Wir sehen aber auch, daß ein Teil des Samens auf unfruchtbares Erdreich oder unter Dornen und Disteln fällt, daß es Herzen gibt, die sich dem Licht des Glaubens verschließen. Die Ideale des Friedens, der Versöhnung, der Brüderlichkeit werden wohl akzeptiert und verkündet, aber nicht selten durch die Tat verleugnet. Einige Menschen setzen vergeblich alles daran, die Stimme Gottes zum Schweigen zu bringen, und sie versuchen, ihre Resonanz gewaltsam oder durch eine Waffe, die weniger vernehmbar, aber grausamer ist, weil sie den Geist einschläfert, zu unterbinden: durch die Gleichgültigkeit.

Aber die vielen, die im Unrecht verharren, möchtest du einwenden. Ja, doch der Herr ermuntert uns ausdrücklich: Begehre von mir, so will ich dir geben die Heiden zu deinem Erbe, und zu deinem Eigentume die Enden der Erde. Du wirst sie beherrschen mit eisernem Zepter und wie Töpfergefäß sie zertrümmern (Ps 2,8-9). Es sind harte Verheißungen, und sie kommen von Gott: Wir können sie nicht überhören. Nicht umsonst ist Christus der Erlöser der Welt, und Er herrscht erhaben zur Rechten des Vaters.

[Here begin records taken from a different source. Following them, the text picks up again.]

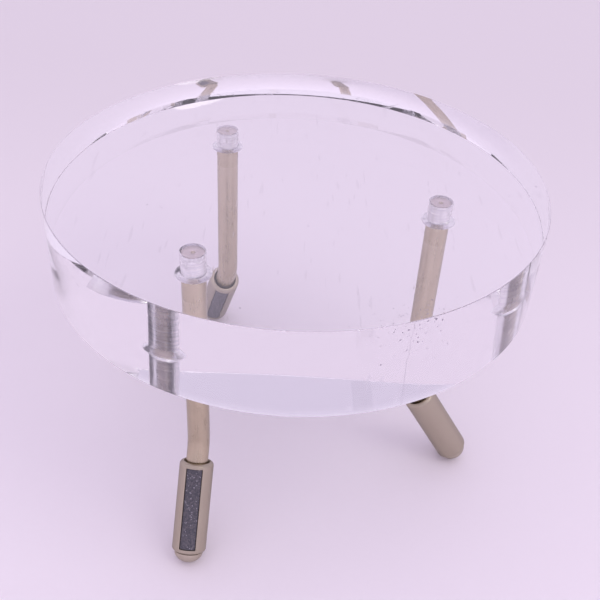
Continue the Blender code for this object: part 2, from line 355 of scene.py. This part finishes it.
def metal_material(name, light, dark, rough_lo, rough_hi, line_strength):
    """Satin nickel over drawn metal: fine lines along the piece, faint blotches, painted reflection stripes
    along its length, and painted shade that darkens the edges seen side-on.
    """
    n = Nodes(name)
    along = n.coords("lengthwise", (1, 1, 0.03))
    lines = n.noise(along, 5200.0, 4.0, 0.6)
    wide = n.noise(along, 900.0, 2.0, 0.5)
    blotch = n.noise(n.coords("lengthwise", (1, 1, 0.5)), 330.0, 4.0, 0.55, 0.4)
    pits = n.ramp(n.voronoi(n.coords("lengthwise", (1, 1, 1)), 1500.0), [(0.05, 0.0), (0.12, 1.0)])
    # painted reflection: soft dark stripes running along the piece, like a polished rod's reflection bands
    painted_reflection_bands = n.noise(n.coords("lengthwise", (1, 1, 0.012)), 420.0, 2.0, 0.5)
    tone = n.math("MULTIPLY_ADD", blotch, 0.4, n.math("MULTIPLY", lines, 0.1))
    tone = n.math("MULTIPLY_ADD", painted_reflection_bands, 0.5, tone)
    colour = n.ramp(tone, [(0.35, dark), (0.62, light)])
    colour = n.mix(n.math("MULTIPLY_ADD", pits, -0.25, 0.25), colour, tuple(c * 0.6 for c in dark))
    # painted shade: the colour darkens towards the edges that are seen side-on
    facing = n.add("ShaderNodeLayerWeight", Blend=0.5).outputs["Facing"]
    rim = n.ramp(facing, [(0.45, 0.0), (0.92, 0.5)])
    colour = n.mix(rim, colour, tuple(c * 0.62 for c in dark))
    rough = n.ramp(n.math("ADD", n.math("MULTIPLY", lines, 0.4), n.math("MULTIPLY", blotch, 0.6)),
                   [(0.3, rough_lo), (0.7, rough_hi)])
    normal = n.bump(lines, line_strength, 0.00001)
    normal = n.bump(wide, line_strength * 0.5, 0.00002, normal)
    normal = n.bump(pits, 0.2, 0.00001, normal)
    return n.set(Base_Color=colour, Roughness=rough, Metallic=1.0, Normal=normal)


def grit_material():
    """Dark bonded grit with small bright flakes."""
    n = Nodes("dark_grit_fine")
    v = n.coords("lengthwise", (1, 1, 1))
    grains = n.voronoi(v, 3200.0, out="Color")
    edges = n.voronoi(v, 3200.0)
    soft = n.noise(v, 700.0, 3.0, 0.6)
    sparkle = n.ramp(n.voronoi(v, 4200.0, out="Color"), [(0.84, 0.0), (0.87, 1.0)])
    base = n.ramp(grains, [(0.0, (0.045, 0.048, 0.062)), (0.5, (0.085, 0.085, 0.10)),
                           (1.0, (0.17, 0.155, 0.165))])
    base = n.mix(n.math("MULTIPLY", soft, 0.6), base, (0.10, 0.095, 0.11))
    colour = n.mix(sparkle, base, (0.28, 0.27, 0.30))
    rough = n.math("MULTIPLY_ADD", sparkle, -0.45, 0.75)
    metal = n.math("MULTIPLY", sparkle, 0.6)
    normal = n.bump(edges, 0.9, 0.00007)
    return n.set(Base_Color=colour, Roughness=rough, Metallic=metal, Normal=normal)


def rubber_material():
    n = Nodes("ring_rubber")
    v = n.coords("object", (1, 1, 1))
    mould = n.noise(v, 2500.0, 3.0, 0.5)
    colour = n.ramp(mould, [(0.3, (0.018, 0.018, 0.018)), (0.7, (0.04, 0.04, 0.042))])
    rough = n.ramp(mould, [(0.3, 0.5), (0.7, 0.75)])
    return n.set(Base_Color=colour, Roughness=rough, Metallic=0.0,
                 Normal=n.bump(mould, 0.3, 0.00003))


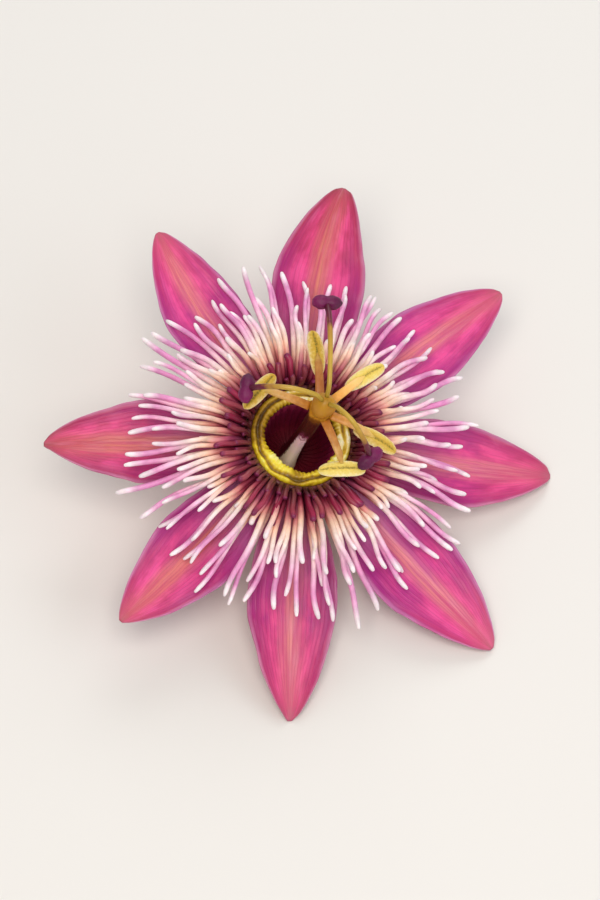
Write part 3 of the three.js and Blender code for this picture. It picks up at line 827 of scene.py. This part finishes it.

Diese Worte sind eine furchtbare Ankündigung dessen, was einen jeden erwartet, wenn sein Leben vorüber ist - und es geht vorüber -, was uns alle am Ende der Geschichte erwartet, falls das Herz sich im Bösen und in der Verzweiflung verhärtet.

Gott, der immer Sieger sein könnte, zieht es vor zu überzeugen: Und nun, ihr Könige, versteht; laßt euch weisen, die ihr Richter seid auf Erden! Dienet dem Herrn in Furcht und frohlocket Ihm mit Zittern! Ergreifet die Zucht, daß nicht etwa zürne der Herr, und ihr zum Untergange gehet vom rechten Wege (Ps 2,10-13). Christus ist der Herr, der König: Und so bringen wir euch die frohe Botschaft: Die Verheißung, die an die Väter erging, diese hat Gott uns, ihren Kindern, erfüllt, indem Er Jesus auferweckte. So heißt es im zweiten Psalm: Mein Sohn bist du, ich habe dich heute gezeugt…

Darum sei euch, Brüder, kundgetan, daß durch Jesus euch Vergebung der Sünden verkündet wird. Durch Ihn wird jeder, der glaubt, von allem gerechtfertigt, wovon ihr im Gesetze Moses nicht gerechtfertigt werden konntet. Gebt darum acht, daß auf euch das Prophetenwort nicht zutreffe: Seht, ihr Verächter, staunt und vergeht! Ich vollbringe in euren Tagen ein Werk, das ihr nicht glaubt, wenn man es euch erzählt (Apg 13,32-33; 38-41).

Das ist das Werk der Erlösung, das Reich Christi in den Seelen, der Ausdruck des göttlichen Erbarmens. Selig alle, die vertrauen auf Ihn! (Ps 2,13) Wir Christen haben das Recht, die Königswürde Christi zu lobpreisen; denn obwohl gewaltige Ungerechtigkeit herrscht und viele dieses Reich der Liebe nicht wollen, schreitet das Werk der göttlichen Erlösung in der menschlichen Geschichte, dem Schauplatz des Bösen, voran.